Find your big mass of color and hang the remainder around it.

The fewer big masses of color in a picture the better.

It is dangerous to have a strong color cut by the frame.

You see width by color and distance by values.

Put the color of light on top of locals.  Your scene must be seen through light, never meaning white paint, but the atmosphere colored by the sun's rays.

An effective scheme is to have lights on lights, darks on darks, cold colors on cold, and warm on warm, except where the principal interest is placed:  there the extremes of light and dark, warm and cold, may come into opposition.

A picture may always be divided into three colors, the ground yellow, the sky blue, and red for the rest of the scene – this admits of infinite combinations and proportions.

If every object except the interest is forced to lose a small part of its local color, this being replaced by the color of the air, it will help to hold the scene together.

The greatest variety of color is in the first plane.  As objects go back in planes they have less local color, and resolve more into the effect of atmosphere.

To get variety in touch let the pressure of your brush be smooth in some places, irregular in others.

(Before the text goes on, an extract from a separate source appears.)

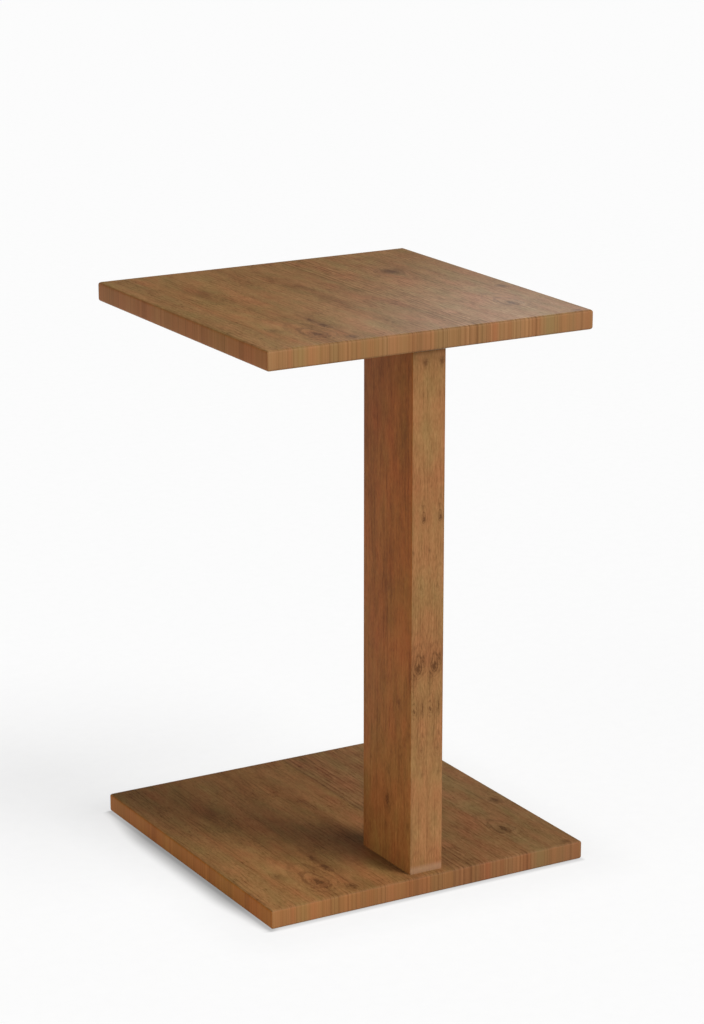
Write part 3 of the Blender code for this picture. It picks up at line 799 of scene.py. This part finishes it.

The effect of light must carry twice as far as local color.

When local colors recede from the foreground they usually lose their yellow, and take more of a blue feeling;  but when light goes back it takes on red producing a purple distance.

On the horizon the local color is almost lost on account of the volume of air in front of it.

All things as they go away from the eye get bluish, but all things seen through light become a warm gray.

Laying a white and a black card in front of you will help to gauge the values, and different colored papers will do the same for color, enabling contrast comparison.  Paint one minute, compare two.

Compare!  This is the most valuable advice anyone can give.

If the sun is high in the sky bring out local colors, but if the sun is low emphasize the effect of light.  Objects will also show more detail when the sun is high.

The higher the clouds the clearer will be their edges.

A blue sky over a plowed field appears higher than over a green one, because of the greater contrast in color.

Don't ever use the same colors in the sky and ground.

Wherever the harmony is broken there we will find the great interest.

Bring out one principal color with a contrasting accent.

The presentation of sunlight without shadow is impossible.

Sunlight effects are made principally by shadows, and cast ones are very important.

Out of doors, light wraps around things, while indoors, shadows envelop objects.

On a sunny day everything is flat and sharp, on a foggy day things are fuzzy.

Sunlight takes out color, while a gray days adds to it by its warm rays and makes a scene more harmonious.

A gray day generally brings out local color because the light is not so strong as on a sunny day.

Gray days have no cast shadows, the light being more diffused.

If the motive is gray have colored accents.

Lose as much as possible that which is not interesting in a scene.

Keep local color simple and it will carry.

Warm light and yellow paint are not the same thing.

If you are looking toward the sun do not have warm-colored objects back in the picture.

If the interest color is pale all others should be strong.

Snow effects seldom look very snowy without a red spot of some kind.

All gradations gain in color of air as they recede from the origin of light, while local colors lose their quality of pigment as they get farther away.

When shadows are delicate, locals are strong;  when shadows are strong, locals will be delicate or weak.  Study the relation of things, then you will not exaggerate conditions.

Teach yourself to take the scene all in at one glance, and retain this effect.  Every picture should represent one moment petrified upon the artist's imagination.

By half closing the eyes the big planes and masses become more visible.  Opening the eyes as wide as possible one sees what makes a scene sparkle.

Get values by half-closed eyes, color by wide-open eyes.

If a country is not picturesque find the charm in the effect of light.  Any place, or anything is paintable, if you have a willing mind to find nature alluring.


Pastoral Landscape with Canal and Distant Haystacks
11 X 15 in.
oil on canvas


Charles Lasar, Practical Hints for Art Students, (Duffield & Company, New York, 1923), pp. 138-183.